Hahn, who owns Lakeshore Electric Cars in 430 S. Waverly in Holland, is one of only 10 Tomberlin dealers in the U.S. His business is across the street from a Meijer parking lot that has re-charging stations for the new hybrid-electric vehicles such as the Chevy Volt — but Tomberlin electric vehicles are recharged at a regular household 110-volt outlet.

Located in Augusta, Ga., Tomberlin assembles Asian-made components into low-speed electric vehicles that are legal for use on streets where the maximum speed limit is 35 miles per hour or less.

According to the Insurance Institute for Highway Safety, the National Highway Traffic Safety Administration established a limited set of safety standards in 1998 for low-speed vehicles, or LSVs, designed primarily for shopping, social and recreational use. To qualify as an LSV, it must be a four-wheeled vehicle with a top speed of at least 20 mph, but it cannot exceed 25 mph. Such vehicles must be equipped with headlamps, taillamps, brake lights, reflectors, mirrors, parking brake, windshield and seatbelts, but they are exempt from most other federal safety standards that apply to motor vehicles.

Although they resemble golf carts, Hahn’s Tomberline sales rep, John Hancock, is adamant that they are not. For example, he said, they have hydraulic brakes like an automobile and sturdy frames.

Hahn sells the Tomberlin E-Merge and Vanish lines of electric LSVs, both of which are street legal and have a 48-volt AC drive system and multiple high-capacity, deep-cycle lead-acid batteries. The Vanish is a four-wheel-drive sport-utility vehicle designed for use in rough terrain, which got a lot of attention at the Ultimate Sport Show.

Both the E-Merge and the Vanish qualify the buyer for a federal Qualified Plug-in Electric Vehicle tax credit, equal to 10 percent of its cost, up to a limit of $2,500. Hahn said the Vanish has a starting price of $13,000; the standard E-Merge sells for about $8,600.

Hahn worked in various technical capacities at Ford dealerships in Ohio and Michigan from 1979 to 1998. He started his business, originally called Lakeshore Custom Golf Carts, in Holland around 1999. When Tomberlin began production of electric vehicles in 2006, Hahn began selling them and changed his company name to Lakeshore Electric Cars.

Hahn also sells the stubby little Wheego electric car, which is legal for highway use and is not made by Tomberlin. It, too, is comprised largely of parts made in China, and it qualifies for the same tax credit available to Chevy Volt buyers, up to a maximum of $7,500.
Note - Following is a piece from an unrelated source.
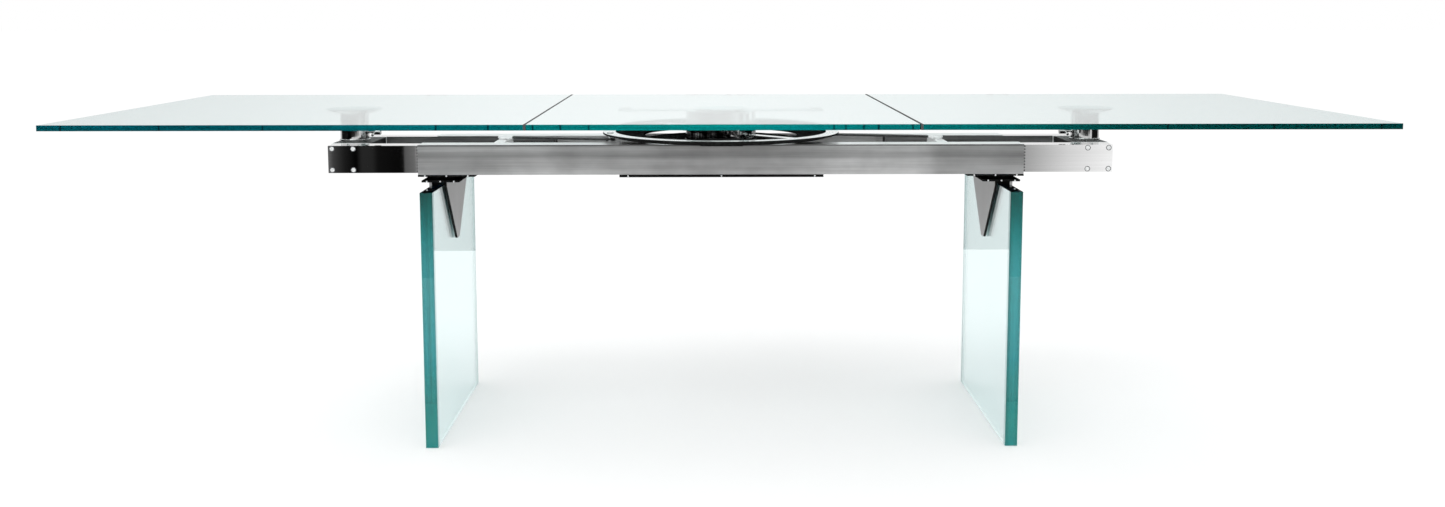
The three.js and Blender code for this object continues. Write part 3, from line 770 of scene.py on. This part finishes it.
def rail_screws(bright, dark):
    """Screws that hold each rail to its end block, four a rail."""
    for label, side in SIDES.items():
        for face, outward in FACES.items():
            low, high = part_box(f"rail_{face}_{label}")
            outer_x = side * max(abs(low.x), abs(high.x))
            outer_y = low.y if outward < 0 else high.y
            heights = (low.z + RAIL_SCREW_INSET_Z, high.z - RAIL_SCREW_INSET_Z)
            for number, (inset, z) in enumerate(product(RAIL_SCREW_INSET_X, heights), 1):
                turn = facing((outer_x - side * inset, outer_y, z), (0, outward, 0))
                stem = f"{face}_{label}_{number}"
                rail_screw(stem, turn, f"{label}_carriage", bright, dark)


def edge_screws(node, inset, bright):
    """Three small heads along each long edge of a plate."""
    low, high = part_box(node)
    middle = (low + high) / 2
    places = (low.x + inset, middle.x, high.x - inset)
    for face, outward in FACES.items():
        y = low.y if outward < 0 else high.y
        for number, x in enumerate(places, 1):
            turn = facing((x, y, middle.z), (0, outward, 0))
            head = piece(
                f"{node}_screw_{face}_{number}",
                lambda shape: screw_head(
                    shape, turn, EDGE_SCREW_RADIUS, EDGE_SCREW_HEIGHT,
                    EDGE_SCREW_RADIUS, EDGE_SCREW_HEIGHT / 2, COARSE_COUNT,
                ),
                bright, "frame",
            )
            smooth_by_angle(head)


def plate_screws(bright):
    edge_screws("mechanism_plate", MECHANISM_SCREW_INSET, bright)
    for label in SIDES:
        for stem, inset in LEG_PLATE_SCREW_INSETS.items():
            edge_screws(f"{stem}_{label}", inset, bright)


def comb(shape, across_x, across_y, low_z, high_z):
    """Column of square teeth between two heights."""
    count = int((high_z - low_z - 4 * WIPER_TOOTH) / WIPER_PITCH)
    for i in range(count + 1):
        z = low_z + 2 * WIPER_TOOTH + i * WIPER_PITCH
        block(
            shape, (across_x[0], across_y[0], z), (across_x[1], across_y[1], z + WIPER_TOOTH)
        )


def wipers(dark):
    """Toothed strip at each open end of a beam, where the rail slides out."""
    for face, outward in FACES.items():
        low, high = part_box(f"sleeve_{face}")
        outer_y = low.y if outward < 0 else high.y
        across_y = sorted((outer_y - outward * WIPER_SKIN, outer_y - outward * WIPER_DEPTH))
        for label, side in SIDES.items():
            end_x = high.x if side > 0 else low.x
            across_x = sorted((end_x, end_x + side * WIPER_WIDTH))
            piece(
                f"rail_wiper_{face}_{label}",
                lambda shape: comb(shape, across_x, across_y, low.z, high.z),
                dark, "frame",
            )


def lip_strip(shape, start, end, outward):
    """Low crowned strip from start to end, standing off a face along outward."""
    start, end, outward = Vector(start), Vector(end), Vector(outward)
    sideways = (end - start).normalized().cross(outward)
    rings = []
    for point in (start, end):
        rings.append([
            shape.verts.new(
                point + sideways * (u * SEAM_LIP_WIDTH) + outward * (v * SEAM_LIP)
            )
            for u, v in LIP_PROFILE
        ])
    skin(shape, rings)


def lip(shape, x, low, high):
    """Strip over the top of a leaf and down both of its long edges."""
    lip_strip(shape, (x, low.y, high.z), (x, high.y, high.z), (0, 0, 1))
    for y, outward in ((low.y, -1), (high.y, 1)):
        lip_strip(shape, (x, y, low.z), (x, y, high.z), (0, outward, 0))


def seam_lips(dark):
    """Lip of each seam's seal, over the glass edge beside it."""
    for label, side in SIDES.items():
        seal_low, seal_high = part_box(f"seam_seal_{label}")
        low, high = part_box(f"outer_leaf_{label}")
        near = side * min(abs(seal_low.x), abs(seal_high.x))
        middle = near + side * SEAM_LIP_WIDTH / 2
        piece(
            f"seam_lip_{label}", lambda shape: lip(shape, middle, low, high),
            dark, f"{label}_carriage",
        )


def lever(shape, start, end):
    """Tapered rod with a ball end."""
    along = Vector(end) - Vector(start)
    turn = facing(start, along)
    skin(shape, [
        ring_of(shape, [wide * LEVER_RADIUS] * LEVER_COUNT, far * along.length, turn)
        for wide, far in LEVER_PROFILE
    ])


def lock_levers(bright):
    """Lever that sticks out to the front of each lock knob."""
    for label in SIDES:
        low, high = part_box(f"lock_knob_{label}")
        middle = (low + high) / 2
        start = (middle.x, low.y + LEVER_ROOT, middle.z)
        end = (middle.x, low.y - LEVER_REACH, middle.z - LEVER_DROP)
        made = piece(
            f"lock_lever_{label}", lambda shape: lever(shape, start, end),
            bright, f"{label}_carriage",
        )
        smooth_by_angle(made, LEVER_SMOOTH_BELOW)


# ---- studio ---------------------------------------------------------------
def plane(name, corners, material):
    mesh = bpy.data.meshes.new(name)
    mesh.from_pydata(corners, [], [(0, 1, 2, 3)])
    mesh.materials.append(material)
    made = bpy.data.objects.new(name, mesh)
    bpy.context.scene.collection.objects.link(made)
    return made


def glowing(name, axis, low, high, stops):
    """Emission whose strength follows one axis between two places."""
    material, tree, shader = fresh_material(name)
    shade = ramp(tree, place_along(tree, axis, low, high), stops)
    shader.inputs["Base Color"].default_value = (0, 0, 0, 1)
    shader.inputs["Specular IOR Level"].default_value = 0.0
    shader.inputs["Emission Strength"].default_value = 1.0
    tree.links.new(shade, shader.inputs["Emission Color"])
    return material


def card(name, foot, heights, axis, stops):
    """Upright glowing card between two foot points, which shows in reflections only."""
    (start_x, start_y), (end_x, end_y) = foot
    low, high = heights
    reach = heights if axis == UPRIGHT else (start_x, end_x)
    corners = [
        (start_x, start_y, low), (end_x, end_y, low),
        (end_x, end_y, high), (start_x, start_y, high),
    ]
    made = plane(name, corners, glowing(f"{name}_light", axis, *reach, stops))
    made.visible_camera = False
    made.visible_diffuse = False
    made.visible_shadow = False
    made.visible_transmission = False
    made.visible_volume_scatter = False


def add_floor():
    """Pale floor, just below the legs."""
    half = FLOOR_HALF
    material, _, shader = fresh_material("floor_white")
    shader.inputs["Base Color"].default_value = (FLOOR_GREY,) * 3 + (1,)
    shader.inputs["Roughness"].default_value = 0.9
    shader.inputs["Specular IOR Level"].default_value = 0.0
    shader.inputs["Emission Color"].default_value = (1, 1, 1, 1)
    shader.inputs["Emission Strength"].default_value = FLOOR_GLOW
    corners = [(-half, -half), (half, -half), (half, half), (-half, half)]
    plane("floor", [(x, y, -FLOOR_GAP) for x, y in corners], material)


def card_x(table_x):
    """Place on the front card that a point on the beams' front mirrors to the camera."""
    beam_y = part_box("sleeve_front")[0].y
    reach = (beam_y - CARD_Y) / (beam_y - CAMERA_AT[1])
    return table_x + (table_x - CAMERA_AT[0]) * reach


def front_card(name, glows):
    """Card in front, whose glow runs through (place on the table that mirrors it, grey)."""
    stops = [(card_x(x), grey) for x, grey in glows]
    start, end = stops[0][0], stops[-1][0]
    shares = [((x - start) / (end - start), grey) for x, grey in stops]
    card(name, ((start, CARD_Y), (end, CARD_Y)), (CARD_LOW, CARD_MID), LENGTHWISE, shares)


def add_front_cards():
    """Cards that the front beam and rails mirror: dark at the left rail, bright at the right."""
    beam_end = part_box("sleeve_front")[1].x
    rail_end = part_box("rail_front_right")[1].x
    corner = rail_end + 20 * MM
    front_card("front_card_far_left", [(-FARTHEST_MIRRORED, 0.0), (-corner, 0.0)])
    front_card("front_card_left", [
        (-corner, 0.1), (-rail_end - 3 * MM, 0.16), (-0.892, 0.05), (-0.880, 0.03),
        (-0.866, 0.012), (-0.838, 0.0), (-0.826, 0.022), (-0.802, 0.02), (-0.79, 0.006),
        (-0.7295, 0.002), (-0.7285, 0.1), (-beam_end - 6 * MM, 0.15), (-beam_end, 0.5),
    ])
    front_card("front_card_middle", [(-beam_end, 0.5), (beam_end, 0.5)])
    front_card("front_card_right", [(beam_end, 0.38), (0.8, 0.74), (rail_end, 1.0)])
    front_card("front_card_far_right", [(rail_end, 1.0), (FARTHEST_MIRRORED, 1.0)])


def add_other_cards():
    """Faint cards above and beside the table, and brighter ones behind it."""
    upper = ((-CARD_HALF, CARD_Y), (CARD_HALF, CARD_Y))
    rear = ((-CARD_HALF, -CARD_Y), (CARD_HALF, -CARD_Y))
    back = ((-BACK_CARD_HALF, BACK_CARD_Y), (BACK_CARD_HALF, BACK_CARD_Y))
    card("upper_card", upper, (CARD_MID, CARD_HIGH), UPRIGHT, FAINT)
    card("rear_card", rear, (CARD_LOW, CARD_MID), LENGTHWISE, REAR_GLOWS)
    card("back_card", back, (0.0, BACK_CARD_TOP), LENGTHWISE, BACK_GLOWS)
    for label, side in SIDES.items():
        x = side * SIDE_CARD_X
        near, far = SIDE_CARD_Y[label]
        card(f"side_card_{label}", ((x, near), (x, far)), (0.0, CARD_HIGH), UPRIGHT, FAINT)


def add_light():
    """White surroundings and one soft lamp above the front left."""
    world = bpy.data.worlds.new("studio")
    world.use_nodes = True
    background = world.node_tree.nodes["Background"]
    background.inputs["Color"].default_value = (1, 1, 1, 1)
    background.inputs["Strength"].default_value = 1.0
    bpy.context.scene.world = world
    key = bpy.data.lights.new("key", "AREA")
    key.energy = KEY_WATTS
    key.shape = "RECTANGLE"
    key.size, key.size_y = KEY_SIZE
    lamp = bpy.data.objects.new("key", key)
    lamp.matrix_world = facing(KEY_AT, KEY_AWAY)
    bpy.context.scene.collection.objects.link(lamp)


def add_camera():
    scene = bpy.context.scene
    data = bpy.data.cameras.new("camera")
    data.sensor_width = SENSOR_MM
    data.lens = FOCAL_MM
    data.shift_y = SHIFT_UP
    camera = bpy.data.objects.new("camera", data)
    camera.location = CAMERA_AT
    camera.rotation_euler = (math.pi / 2 - CAMERA_TILT, CAMERA_ROLL, CAMERA_PAN)
    scene.collection.objects.link(camera)
    scene.camera = camera
    scene.view_settings.view_transform = "Standard"
    scene.cycles.max_bounces = LONGEST_PATH
    scene.cycles.glossy_bounces = LONGEST_PATH
    scene.cycles.transmission_bounces = LONGEST_PATH


add_camera()
add_light()
add_floor()
add_front_cards()
add_other_cards()
paint_frame()
paint_glass()
screw_zinc = zinc()
rail_screws(screw_zinc, bpy.data.materials["plate_steel"])
plate_screws(screw_zinc)
lock_levers(bpy.data.materials["chrome"])
wipers(bpy.data.materials["rubber"])
seam_lips(bpy.data.materials["rubber"])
In 2009, the federal tax credit for buyers of LSVs was much higher — up to almost $4,250 on an E-Merge, according to Hahn. He said he sold about 123 of them that year. Then the tax credit for LSVs dropped to 10 percent starting in 2010; that and the effect of the recession pushed sales down last year to about 74 units.

“If the tax credit was like it was in 2009, I would have had to hire three, maybe four people,” said Hahn.

However, he figures 2011 “should be a phenomenal year” for Lakeshore Electric Cars, especially in sales of the Vanish. He said the Michigan DNR is considering buying some, as well as some construction companies. In the past, those organizations have used golf carts, he said.

Financing is a challenge, however. Hahn said he would have to pay Tomberlin up front if a company or organization like the DNR wanted to place a large order for 10 or so. He has been making the rounds at the banks, trying to find the credit to cover those up-front costs.

Hahn said many of his previous customers for his electric LSVs from Tomberlin have been summer residents of the shoreline area.

Hancock said “people will buy them as a pleasure vehicle” or for a short commute to work or quick trips to the supermarket.